Imagine, if you will, that I asked an AI to make a picture of a chicken and leek pie. It's got this no problem, and it probably even throws in some peas and mash on the side. Incredible stuff.
But now ask it to show you the component parts (stems). So you’re asking the ai to deconstruct its chicken and leek pie, into chicken, and leaks, onions and flour.
The ai doesn’t actually know what’s in the pie, it just knows what it looks like. And its the same with songs, the ai doesn’t know what’s in the song, just the end result of it all mixed together. Going back to our pie, even if it did know what was inside and could deconstruct this, your chicken has gravy on it, your leeks are all soggy and good luck making anything different from the flour because it’s now just mushy crumbled pastry.
And so it is with the Suno stem creator. It’s looking at the song and trying to pull apart the pie. As you can imagine the results are ok (can probably re-fry that chicken) but its not the same as creating fresh, original audio parts. You’ll probably get some reasonable quality from the vocals and maybe the drums. But that acoustic guitar part behind the vocal? Or the amazing string part it came up with behind the lead guitar? Probably not.
So what can we do to improve the quality of AI songs and what use is the stem function in Suno?
The quickest and simplest way to get a better audio quality is to try re-mastering it with a Human mastering engineer (see here). Humans are much more intuitive when it comes to fixing problems with audio than machines are, and you don't even need the stem function for that. The results can be surprising, so definitely worth checking it out!
But what about the stems - I've jotted down a few uses for them here but feel free to comment if you can think of other ones.
Plug a section of the instrumental into the new uploader in Suno and create an entirely different song around your favourite instrument or part.
Use the separated lead vocal to remix a new song around that using the audio uploader.
Get real musicians to create a new backing track based on the stems and put the AI vocal back on top. You could even do a mix of both, a bit of the ai track and replace instruments that sound bad.

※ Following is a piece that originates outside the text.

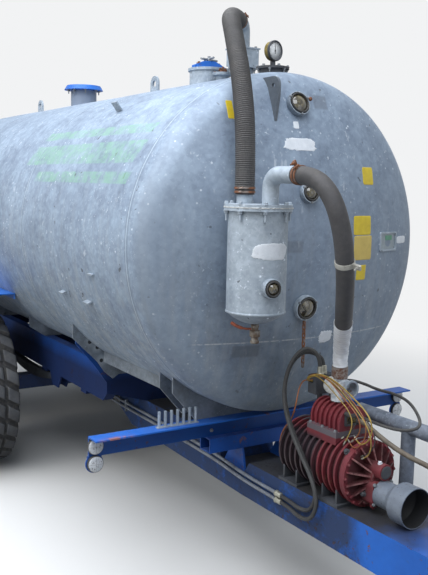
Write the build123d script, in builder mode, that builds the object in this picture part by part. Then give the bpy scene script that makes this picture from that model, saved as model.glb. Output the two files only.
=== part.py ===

Flip the above and use the ai instrumental stems, but put a real human vocalist (or even yourself) on top as the singer.
Rearrange the song structure using the stems, then either use that audio, or re-upload to Suno and get the ai to recreate it based on the new structure.
Use the stems and try and do a new mix of the song. I've put this last given the degradation to the audio mentioned above, there’s no guarantee you’re going to get a better result! Most likely you’re going to need to replace some things and at that point you’re looking at point 3.
So whilst there are lots of great uses for this feature, until ai starts building the track from the bottom up by creating stems first, and mixing them into songs later; we are going to remain in the situation where songs sound just a little bit synthetic. And for me at least, trying to create stems where there were none, is a complex solution to a fundamental problem: AI needs to start at the start, rather than working backwards from the end.
Max Genie: Human-Controlled Analog Mastering for AI-Generated Songs.
All 13 songs of The Only Skull by Soulsigma were analog-mastered by Max Genie. You can hear an example of the quality he brings to the music, which is much more rock-oriented than Vibe Patrol, in Once There Was Sorrow.

“If it's a good song, you get it down, it's a good song.”
- Peggy McCreary, Sound Engineer, Controversy, 1999, Purple Rain
Thanks to your post I used Suno for the first time and my first observation is that creating songs with Suno is very fun, almost addictive. This is from someone that barely made second trumpet in the school band, but did win a choral award in high school. So I’m definitely not tone deaf, but creating music is far beyond my ability. It is simply an amazing technology.
Just wondering about copywriting and the commercial value of the songs you created. Can you monetize them and do you own the rights? From what I understand, which isn’t much, it is very hard to actually own the rights to songs or other mediums created with AI.
It would be cool if AI could write or edit musical notation scores (Finale, Sibelius) the way it can do it for prose.